╭─ Recorded information

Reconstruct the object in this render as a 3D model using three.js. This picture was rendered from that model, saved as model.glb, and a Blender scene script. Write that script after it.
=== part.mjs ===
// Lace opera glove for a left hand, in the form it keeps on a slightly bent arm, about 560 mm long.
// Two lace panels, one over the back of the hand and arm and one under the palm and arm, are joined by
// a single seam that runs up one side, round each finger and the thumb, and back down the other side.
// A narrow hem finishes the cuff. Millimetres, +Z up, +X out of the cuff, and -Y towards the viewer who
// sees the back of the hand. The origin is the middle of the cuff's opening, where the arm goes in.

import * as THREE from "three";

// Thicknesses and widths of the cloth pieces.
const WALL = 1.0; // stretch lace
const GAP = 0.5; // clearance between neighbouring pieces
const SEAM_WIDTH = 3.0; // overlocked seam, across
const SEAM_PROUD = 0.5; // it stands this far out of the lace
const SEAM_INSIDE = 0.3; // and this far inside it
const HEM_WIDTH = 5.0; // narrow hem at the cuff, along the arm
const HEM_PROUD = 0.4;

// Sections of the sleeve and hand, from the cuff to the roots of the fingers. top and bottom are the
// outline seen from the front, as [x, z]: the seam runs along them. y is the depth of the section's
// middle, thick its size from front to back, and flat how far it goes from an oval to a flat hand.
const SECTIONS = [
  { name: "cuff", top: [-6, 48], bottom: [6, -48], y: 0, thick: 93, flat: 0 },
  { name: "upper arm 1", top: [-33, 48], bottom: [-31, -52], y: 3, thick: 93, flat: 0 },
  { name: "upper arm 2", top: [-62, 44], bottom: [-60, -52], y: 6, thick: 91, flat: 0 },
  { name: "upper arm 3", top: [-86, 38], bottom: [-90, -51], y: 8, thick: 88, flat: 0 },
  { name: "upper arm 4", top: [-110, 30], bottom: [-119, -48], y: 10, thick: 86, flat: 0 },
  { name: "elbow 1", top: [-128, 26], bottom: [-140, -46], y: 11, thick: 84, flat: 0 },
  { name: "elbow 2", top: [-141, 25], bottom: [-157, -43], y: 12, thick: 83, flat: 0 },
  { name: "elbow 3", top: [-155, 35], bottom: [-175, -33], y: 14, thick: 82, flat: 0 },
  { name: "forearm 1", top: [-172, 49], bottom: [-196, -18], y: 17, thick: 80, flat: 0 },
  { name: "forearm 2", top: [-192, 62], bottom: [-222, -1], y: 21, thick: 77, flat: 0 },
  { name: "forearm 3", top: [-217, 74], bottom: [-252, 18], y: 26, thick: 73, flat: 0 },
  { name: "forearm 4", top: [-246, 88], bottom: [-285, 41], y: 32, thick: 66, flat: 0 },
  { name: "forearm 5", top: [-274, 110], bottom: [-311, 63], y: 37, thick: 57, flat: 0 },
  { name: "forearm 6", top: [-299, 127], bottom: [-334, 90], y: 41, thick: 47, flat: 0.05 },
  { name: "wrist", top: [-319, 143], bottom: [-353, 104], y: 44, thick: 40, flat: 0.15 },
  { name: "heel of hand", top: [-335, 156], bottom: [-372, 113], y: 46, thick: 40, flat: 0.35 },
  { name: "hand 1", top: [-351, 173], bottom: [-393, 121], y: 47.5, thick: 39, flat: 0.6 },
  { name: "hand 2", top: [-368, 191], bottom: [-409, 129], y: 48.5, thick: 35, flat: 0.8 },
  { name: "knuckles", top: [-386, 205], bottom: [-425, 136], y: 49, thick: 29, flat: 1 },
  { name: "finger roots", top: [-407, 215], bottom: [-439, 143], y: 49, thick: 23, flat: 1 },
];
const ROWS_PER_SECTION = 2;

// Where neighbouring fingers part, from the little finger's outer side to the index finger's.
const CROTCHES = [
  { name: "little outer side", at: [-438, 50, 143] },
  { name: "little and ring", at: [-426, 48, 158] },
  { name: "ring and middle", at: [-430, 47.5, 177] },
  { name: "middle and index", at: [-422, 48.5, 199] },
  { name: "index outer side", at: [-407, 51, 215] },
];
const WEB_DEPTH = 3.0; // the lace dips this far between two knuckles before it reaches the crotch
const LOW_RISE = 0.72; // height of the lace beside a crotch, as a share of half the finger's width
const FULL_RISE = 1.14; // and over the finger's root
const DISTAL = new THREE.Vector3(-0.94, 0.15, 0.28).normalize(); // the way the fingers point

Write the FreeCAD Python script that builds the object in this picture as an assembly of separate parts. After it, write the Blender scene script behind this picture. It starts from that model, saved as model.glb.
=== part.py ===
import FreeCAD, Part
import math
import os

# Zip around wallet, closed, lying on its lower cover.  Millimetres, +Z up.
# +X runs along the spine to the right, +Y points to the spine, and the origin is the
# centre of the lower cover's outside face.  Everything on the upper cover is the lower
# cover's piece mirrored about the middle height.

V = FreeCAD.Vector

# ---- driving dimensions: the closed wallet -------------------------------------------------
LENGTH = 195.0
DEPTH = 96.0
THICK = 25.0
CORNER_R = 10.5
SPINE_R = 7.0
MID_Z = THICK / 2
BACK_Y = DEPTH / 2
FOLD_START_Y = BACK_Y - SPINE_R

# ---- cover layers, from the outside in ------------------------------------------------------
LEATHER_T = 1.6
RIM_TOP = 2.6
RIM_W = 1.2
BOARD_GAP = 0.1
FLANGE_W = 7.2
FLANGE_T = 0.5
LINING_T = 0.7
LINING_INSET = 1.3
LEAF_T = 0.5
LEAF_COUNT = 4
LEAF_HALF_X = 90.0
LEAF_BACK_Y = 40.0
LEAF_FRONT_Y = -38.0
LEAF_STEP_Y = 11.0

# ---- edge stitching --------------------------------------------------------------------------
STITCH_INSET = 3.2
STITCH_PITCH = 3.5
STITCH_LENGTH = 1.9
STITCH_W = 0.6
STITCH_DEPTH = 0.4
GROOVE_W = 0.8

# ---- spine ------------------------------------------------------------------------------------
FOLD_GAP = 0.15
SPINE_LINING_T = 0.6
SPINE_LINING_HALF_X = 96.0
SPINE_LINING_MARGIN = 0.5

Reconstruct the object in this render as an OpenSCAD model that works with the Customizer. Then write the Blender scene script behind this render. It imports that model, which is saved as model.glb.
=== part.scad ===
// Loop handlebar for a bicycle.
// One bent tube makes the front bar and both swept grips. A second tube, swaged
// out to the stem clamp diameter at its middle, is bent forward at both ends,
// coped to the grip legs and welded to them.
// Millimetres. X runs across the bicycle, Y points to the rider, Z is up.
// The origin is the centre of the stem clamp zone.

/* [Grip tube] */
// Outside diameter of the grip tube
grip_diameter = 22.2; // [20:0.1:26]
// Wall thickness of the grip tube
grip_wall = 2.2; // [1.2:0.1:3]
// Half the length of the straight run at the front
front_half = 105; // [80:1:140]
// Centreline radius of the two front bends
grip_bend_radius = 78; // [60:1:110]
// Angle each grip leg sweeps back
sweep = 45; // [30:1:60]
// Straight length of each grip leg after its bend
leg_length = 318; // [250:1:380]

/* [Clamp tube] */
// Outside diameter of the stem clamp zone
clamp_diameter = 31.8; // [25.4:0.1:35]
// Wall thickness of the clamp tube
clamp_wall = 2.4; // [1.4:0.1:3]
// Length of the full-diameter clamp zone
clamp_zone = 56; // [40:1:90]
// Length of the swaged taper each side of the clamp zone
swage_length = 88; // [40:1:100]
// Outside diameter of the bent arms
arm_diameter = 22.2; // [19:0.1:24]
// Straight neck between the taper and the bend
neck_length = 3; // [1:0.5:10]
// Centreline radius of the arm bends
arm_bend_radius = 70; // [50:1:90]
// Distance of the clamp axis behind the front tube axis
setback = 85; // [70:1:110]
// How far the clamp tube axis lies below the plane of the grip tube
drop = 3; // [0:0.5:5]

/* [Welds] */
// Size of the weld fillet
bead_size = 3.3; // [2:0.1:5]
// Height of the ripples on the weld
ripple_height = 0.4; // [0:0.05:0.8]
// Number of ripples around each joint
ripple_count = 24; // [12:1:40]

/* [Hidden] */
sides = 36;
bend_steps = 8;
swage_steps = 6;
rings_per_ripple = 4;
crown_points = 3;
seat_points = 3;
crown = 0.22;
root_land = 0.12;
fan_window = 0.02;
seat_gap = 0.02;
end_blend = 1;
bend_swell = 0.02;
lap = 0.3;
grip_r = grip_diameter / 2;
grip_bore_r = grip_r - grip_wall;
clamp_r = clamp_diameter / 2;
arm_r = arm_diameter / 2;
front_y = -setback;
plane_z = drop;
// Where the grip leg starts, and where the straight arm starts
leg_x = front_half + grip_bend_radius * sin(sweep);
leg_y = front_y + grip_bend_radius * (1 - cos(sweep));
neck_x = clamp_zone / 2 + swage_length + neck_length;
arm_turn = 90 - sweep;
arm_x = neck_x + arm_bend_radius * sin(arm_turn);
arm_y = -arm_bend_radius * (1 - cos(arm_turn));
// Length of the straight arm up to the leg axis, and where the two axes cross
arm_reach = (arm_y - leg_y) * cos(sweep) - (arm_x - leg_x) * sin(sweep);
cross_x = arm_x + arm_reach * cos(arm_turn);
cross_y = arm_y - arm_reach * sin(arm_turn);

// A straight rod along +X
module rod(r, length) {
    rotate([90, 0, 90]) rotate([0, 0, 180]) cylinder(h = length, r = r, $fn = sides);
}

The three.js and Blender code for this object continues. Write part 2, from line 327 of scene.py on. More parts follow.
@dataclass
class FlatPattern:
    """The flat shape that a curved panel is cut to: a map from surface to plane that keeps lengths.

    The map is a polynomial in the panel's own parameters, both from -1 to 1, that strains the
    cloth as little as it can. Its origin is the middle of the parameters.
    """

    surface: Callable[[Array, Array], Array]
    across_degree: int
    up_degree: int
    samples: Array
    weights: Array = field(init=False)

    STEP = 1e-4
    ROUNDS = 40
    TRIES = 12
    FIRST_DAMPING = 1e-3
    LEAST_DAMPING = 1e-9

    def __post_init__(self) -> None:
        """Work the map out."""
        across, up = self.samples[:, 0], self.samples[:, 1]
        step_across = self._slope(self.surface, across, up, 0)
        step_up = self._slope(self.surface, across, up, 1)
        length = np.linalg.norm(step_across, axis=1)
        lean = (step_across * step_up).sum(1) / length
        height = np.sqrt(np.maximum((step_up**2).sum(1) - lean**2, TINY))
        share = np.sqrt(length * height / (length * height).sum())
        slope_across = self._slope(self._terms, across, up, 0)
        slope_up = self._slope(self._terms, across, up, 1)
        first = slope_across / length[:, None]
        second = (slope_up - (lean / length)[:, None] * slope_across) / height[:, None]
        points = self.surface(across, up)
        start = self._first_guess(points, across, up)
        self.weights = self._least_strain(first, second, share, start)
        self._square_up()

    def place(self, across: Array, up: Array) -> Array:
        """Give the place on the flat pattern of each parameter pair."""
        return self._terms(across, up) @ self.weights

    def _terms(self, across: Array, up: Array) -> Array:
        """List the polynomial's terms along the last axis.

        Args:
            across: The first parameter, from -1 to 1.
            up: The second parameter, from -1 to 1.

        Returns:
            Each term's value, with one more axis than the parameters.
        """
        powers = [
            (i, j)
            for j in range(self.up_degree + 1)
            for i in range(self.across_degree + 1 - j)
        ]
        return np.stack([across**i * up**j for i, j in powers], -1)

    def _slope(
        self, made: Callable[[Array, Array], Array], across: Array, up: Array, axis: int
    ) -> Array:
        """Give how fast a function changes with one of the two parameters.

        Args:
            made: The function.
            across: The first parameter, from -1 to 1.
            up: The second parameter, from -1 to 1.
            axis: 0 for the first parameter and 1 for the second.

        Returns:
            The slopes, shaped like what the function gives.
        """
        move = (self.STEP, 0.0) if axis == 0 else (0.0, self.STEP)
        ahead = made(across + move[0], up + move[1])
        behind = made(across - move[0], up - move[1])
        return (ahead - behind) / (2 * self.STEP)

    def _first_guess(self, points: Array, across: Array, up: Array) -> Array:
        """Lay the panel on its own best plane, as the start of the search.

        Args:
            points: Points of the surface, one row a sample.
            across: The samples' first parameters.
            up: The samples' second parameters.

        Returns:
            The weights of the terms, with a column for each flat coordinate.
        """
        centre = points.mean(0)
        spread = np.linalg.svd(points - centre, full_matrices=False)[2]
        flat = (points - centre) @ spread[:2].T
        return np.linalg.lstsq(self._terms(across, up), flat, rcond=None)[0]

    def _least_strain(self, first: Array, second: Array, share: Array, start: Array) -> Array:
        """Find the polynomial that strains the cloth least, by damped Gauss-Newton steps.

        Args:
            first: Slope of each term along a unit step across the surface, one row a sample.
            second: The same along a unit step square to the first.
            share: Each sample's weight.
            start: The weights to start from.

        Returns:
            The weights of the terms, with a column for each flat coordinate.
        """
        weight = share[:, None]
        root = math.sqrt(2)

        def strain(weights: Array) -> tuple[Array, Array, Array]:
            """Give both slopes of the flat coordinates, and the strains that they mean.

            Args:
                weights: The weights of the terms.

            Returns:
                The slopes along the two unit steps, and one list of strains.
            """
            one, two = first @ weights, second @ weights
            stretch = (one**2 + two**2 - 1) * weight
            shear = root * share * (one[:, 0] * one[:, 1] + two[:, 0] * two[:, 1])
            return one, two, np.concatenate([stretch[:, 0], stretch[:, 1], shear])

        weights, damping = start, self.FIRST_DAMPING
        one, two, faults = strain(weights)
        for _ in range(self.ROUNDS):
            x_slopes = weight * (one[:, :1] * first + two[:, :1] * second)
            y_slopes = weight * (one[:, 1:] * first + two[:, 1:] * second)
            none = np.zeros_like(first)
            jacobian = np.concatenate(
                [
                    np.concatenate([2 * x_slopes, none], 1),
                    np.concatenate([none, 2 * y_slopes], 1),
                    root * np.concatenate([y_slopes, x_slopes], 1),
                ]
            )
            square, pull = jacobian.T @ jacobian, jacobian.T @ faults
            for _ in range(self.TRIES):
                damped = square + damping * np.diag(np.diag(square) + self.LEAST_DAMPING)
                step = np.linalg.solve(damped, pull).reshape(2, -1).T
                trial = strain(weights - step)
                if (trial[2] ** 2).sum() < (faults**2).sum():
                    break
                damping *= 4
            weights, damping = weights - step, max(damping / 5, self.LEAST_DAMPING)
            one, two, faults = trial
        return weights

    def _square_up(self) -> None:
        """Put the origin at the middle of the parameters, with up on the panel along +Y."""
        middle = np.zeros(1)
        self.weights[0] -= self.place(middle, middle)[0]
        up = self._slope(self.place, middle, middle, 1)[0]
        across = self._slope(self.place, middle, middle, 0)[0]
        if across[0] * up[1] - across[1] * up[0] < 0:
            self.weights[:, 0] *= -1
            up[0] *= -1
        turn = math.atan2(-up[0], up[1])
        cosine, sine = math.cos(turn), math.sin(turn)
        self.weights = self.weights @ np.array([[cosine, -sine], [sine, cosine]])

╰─

# [Objective]
Take the lines above from the first through the one containing "arm goes in." and reproduce them exactly; include nothing else.

# [Output for this task]
Reconstruct the object in this render as a 3D model using three.js. This picture was rendered from that model, saved as model.glb, and a Blender scene script. Write that script after it.
=== part.mjs ===
// Lace opera glove for a left hand, in the form it keeps on a slightly bent arm, about 560 mm long.
// Two lace panels, one over the back of the hand and arm and one under the palm and arm, are joined by
// a single seam that runs up one side, round each finger and the thumb, and back down the other side.
// A narrow hem finishes the cuff. Millimetres, +Z up, +X out of the cuff, and -Y towards the viewer who
// sees the back of the hand. The origin is the middle of the cuff's opening, where the arm goes in.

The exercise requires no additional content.